Позже, размышляя о моём отношении к Наташе, я приходил к пониманию, что просто стал бояться её. Я стал бояться, что со мной она может поступить так же, как поступила со своим бывшим мужем и со своим сыном – использовать, а потом оставить в прошлом. Поэтому, в качестве защиты я избрал старый, давно проверенный способ: нападение. Я был напуган тем, что узнал о ней. Я был в панике и поступал ненормально. Я не задумывался над тем, что девушке нужна моя теплота моя, забота, любовь. О том, что человечности она просит от меня молчаливо, я не понимал. Не понял я, что она тогда хотела заново всё начать и рада была бы научиться в ладу с собой жить. С собой и с миром. Мой страх не давал мне понять происходящего и с ней и со мной.
Я стал думать о разрыве. Вначале исподволь, крадучись появлялись такие мысли, когда я смотрел на мою молчаливую Наташу. Щенок в голове тявкал, отгоняя их прочь. Те не отступали, притаившись, выжидали часа, когда собака устанет, и возникали вновь с ещё большей силой.

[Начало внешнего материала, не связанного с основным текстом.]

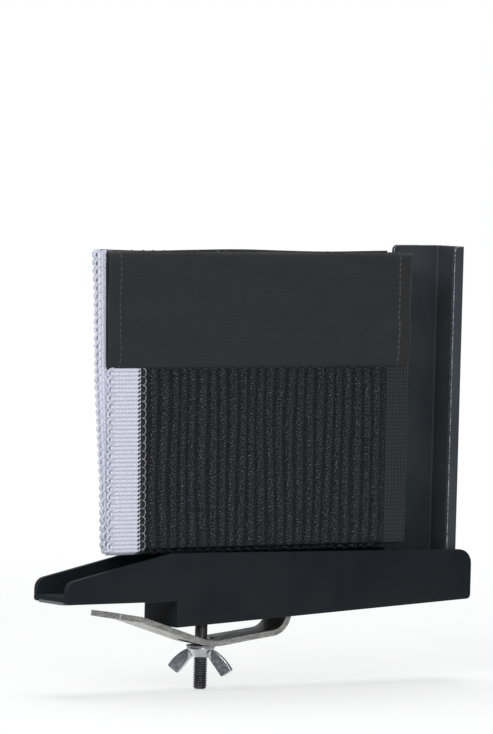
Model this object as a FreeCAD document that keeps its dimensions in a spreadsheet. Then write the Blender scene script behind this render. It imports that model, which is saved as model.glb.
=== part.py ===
import FreeCAD, Part
import math
import os
import re
import Sketcher

# A table tennis net post with its screw clamp, and the folded net standing on it.
# The arm lies over the table's end: X runs outward from the table, Y along the
# table's side line, Z up. The origin is the centre of the pad's underside, so the
# table top is the plane Z = 0. All sizes are in millimetres and degrees.

SIZES = [
    ("pad_length", 56.4, "rubber pad under the arm, along X"),
    ("pad_thick", 1.2, "thickness of the pad"),
    ("pad_gap", 1.0, "from the pad to the table's edge"),
    ("pad_side_gap", 0.2, "from the pad to each side wall"),
    ("pad_proud", 0.3, "how far the pad stands below the side walls"),
    ("pad_corner", 2.0, "corner radius of the pad"),
    ("floor_thick", 2.0, "floor of the arm's channel"),
    ("arm_width", 25.0, "arm from outside to outside"),
    ("wall_thick", 2.5, "side walls of the channel"),
    ("post_reach", 152.5, "table edge to the post's outer face"),
    ("end_margin", 6.0, "arm past the post"),
    ("wall_height", 21.0, "wall's top edge above the table, at the shoulder"),
    ("end_height", 18.8, "wall's top edge above the table, at the outer end"),
    ("shoulder_in", 2.8, "shoulder of the wall, inside the table's edge"),
    ("shoulder_round", 24.0, "soft turn of the wall's edge at the shoulder"),
    ("nose_height", 9.5, "wall's top edge at the nose, before its rounding"),
    ("nose_round", 5.0, "upper corner of the nose"),
    ("nose_foot_round", 1.2, "lower corner of the nose"),
    ("stop_depth", 11.0, "wall that meets the table's edge, below the table top"),
    ("stop_thick", 2.5, "thickness of that wall"),
    ("end_depth", 3.0, "lower edge of the arm's outer end, below the table top"),
    ("end_round", 6.5, "upper corner of the outer end"),
    ("end_foot_round", 2.0, "lower corner of the outer end"),
    ("edge_soft", 0.4, "softened outer edges of the moulding"),
    ("post_height", 152.5, "top of the post above the table"),
    ("post_sheet", 1.5, "steel sheet of the post"),
    ("post_side_gap", 0.2, "from the post to each side wall"),
    ("post_bend", 2.2, "outer radius of the post's two bends"),
    ("post_crease", 0.7, "inner radius of the post's two bends"),
    ("post_corner", 2.5, "rounded top corners of the post's free edges"),
    ("lip_width", 6.0, "front lip of the post"),
    ("blade_width", 26.0, "rear blade of the post"),
    ("foot_length", 33.0, "foot of the post along the floor"),
    ("foot_relief", 1.0, "from the foot's sides to the lip and the blade"),
    ("rivet_size", 4.0, "rivet shank"),
    ("rivet_gap", 0.05, "radial gap round a rivet"),
    ("rivet_head", 7.4, "rivet head"),
    ("rivet_crown", 4.4, "flat on top of a rivet head"),
    ("rivet_rise", 1.4, "height of a rivet head"),
    ("rivet_inset", 11.0, "post's outer face to the first rivet"),
    ("rivet_pitch", 14.0, "between the rivets"),
    ("bolt_offset", 21.5, "table edge to the bolt's axis"),
    ("thread_size", 6.0, "M6 thread of the bolt"),
    ("shank_size", 5.35, "plain shank above the thread"),
    ("neck_size", 6.0, "square neck under the bolt's head"),
    ("neck_gap", 0.1, "from the neck to each side of its square hole"),
    ("head_size", 13.5, "mushroom head of the bolt"),
    ("head_rise", 3.3, "height of the head"),
    ("head_rim", 0.8, "height of the head's rim"),
    ("bolt_depth", 39.0, "end of the bolt below the table top"),
    ("thread_start", 16.5, "top of the thread below the table top"),
    ("bolt_chamfer", 0.8, "chamfer on the end of the thread"),
    ("plate_thick", 2.5, "clamp plate"),
    ("plate_width", 22.0, "clamp plate at its tip"),
    ("hook_width", 16.0, "clamp plate at its hook"),
    ("valley_depth", 20.0, "underside of the plate at the nut, below the table top"),
    ("valley_shift", 2.0, "lowest point of the plate, outward from the bolt"),
    ("valley_round", 30.0, "radius of the plate's middle bend"),
    ("rise_angle", 6.6, "slope of the plate from the nut up to the hook"),
    ("fall_angle", 17.7, "slope of the plate from the nut up to the bend"),
    ("tip_angle", 8.0, "slope of the plate's tip"),
    ("bend_round", 8.0, "radius of the bend behind the tip"),
    ("bend_inset", 17.5, "bend behind the tip, inward from the table's edge"),
    ("tip_inset", 29.0, "plate's tip, inward from the table's edge"),
    ("tip_corner", 0.8, "corner radius of the tip in plan"),
    ("hook_offset", 62.5, "table edge to the middle of the hook"),
    ("hook_round", 9.5, "radius of the hook's curl"),
    ("hook_end_round", 1.2, "rounded end of the hook"),
    ("hook_gap", 0.1, "from the hook to the arm's floor"),
    ("taper_start", 8.0, "where the plate starts to narrow, inward from the edge"),
    ("taper_end", 44.0, "where the plate has narrowed, outward from the edge"),
    ("slot_width", 6.8, "slot for the bolt"),
    ("slot_inward", 12.0, "bolt's axis to the slot's inner end"),
    ("slot_outward", 8.0, "bolt's axis to the slot's outer end"),
    ("slot_ease", 0.02, "radius of the slot's ends over half its width"),
    ("washer_size", 12.6, "washer under the plate"),
    ("washer_bore", 6.4, "hole of the washer"),
    ("washer_thick", 0.8, "thickness of the washer"),
    ("seat_gap", 0.05, "between faces that bear on each other and turn"),
    ("nut_face", 12.0, "bearing face of the wing nut"),
    ("nut_rim", 0.8, "straight rim below that face"),
    ("nut_foot", 7.8, "far end of the nut's boss"),
    ("nut_height", 4.3, "height of the boss"),
    ("thread_gap", 0.05, "radial gap between the nut's bore and the thread"),
    ("wing_thick", 2.0, "thickness of a wing"),
    ("wing_root", 4.3, "radius where a wing grows out of the boss"),
    ("wing_rise", 0.3, "wing's root below the bearing face"),
    ("wing_reach", 15.6, "radius of a wing's upper corner"),
    ("wing_drop", 9.1, "wing's upper corner below the bearing face"),
    ("wing_foot", 11.0, "radius of a wing's lower corner"),
    ("wing_length", 12.1, "wing's lower corner below the bearing face"),
    ("wing_bulge", 22.0, "radius of a wing's curved upper edge"),
    ("wing_corner", 0.5, "corner radius of a wing's end"),
    ("wing_angle", -65.0, "direction of the wings in plan, from X"),
    ("net_length", 1800.0, "length of the net before folding"),
    ("net_layers", 14.0, "layers of the folded net, an even number"),
    ("net_pitch", 1.7, "distance from layer to layer"),
    ("net_sheet", 1.2, "thickness of the knitted mesh"),
    ("tape_sheet", 1.5, "thickness of the folded edge tapes"),
    ("net_start", 35.5, "net's top edge, inward from the table's edge"),
    ("net_height", 157.5, "net from top edge to bottom edge"),
    ("top_tape", 19.0, "width of the white top tape"),
    ("bottom_tape", 11.5, "width of the black bottom tape"),
    ("net_lift", 0.3, "net above the arm's highest edge"),
    ("sleeve_length", 50.0, "fabric sleeve at each end of the net"),
    ("sleeve_sheet", 1.5, "thickness of a flattened sleeve"),
]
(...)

После очередного вечера в компании одногрупников и одногрупниц, одну из них я пошёл провожать домой. Супертело. На лице броский макияж. Сладкий истеричный шлейф духов. Вычурная демонстративная сексуальная раскрепощённость. Весь этот пафос звали Милена.
В будущем, читая какую-то медицинскую книжку, я узнал о термине «мелена». Так называется один из симптомов кровотечения в кишках. Я вспомнил Милену и подумал, что такая доведёт до язвы несомненно.
Мне не хотелось возвращаться в общежитие и смотреть на Наташино кислое лицо. Пьяный, я хотел слышать громкий вызывающий смех моей спутницы, хотелось дышать тошнотворной сладостью и, занимаясь сексом без предварительного душа, облизывать языком её пухлые густо напомаженные губы. Я шёл, и, время от времени, представлял себе страсть, заглядывая в Миленино двоившееся лицо.
Она была с массой тараканов в голове, как, впрочем, и все, поступившие на психфак. Как все истерички, флиртовала, словно проститутка в порту, в постели лежала, как спящая принцесса, причём поцелуи никак не влияли на её пробуждение. У неё дома я задержался не более получаса, когда уходил, слышал её пьяное сонное сопение. Чувство брезгливости оставляло ощущение, сродни удовольствию. Приятно было быть гадким и скользким. Ощущение собственной порочности щекотало в груди и липло в промежности.
В комнату вернулся поздно. Наташа делала вид, что спала. Я, не раздеваясь, упал рядом с ней и уснул, окружённый запахом приторносладкого парфюма.
Утром, приоткрыв глаза, я видел, как Наташа молча собиралась на занятия.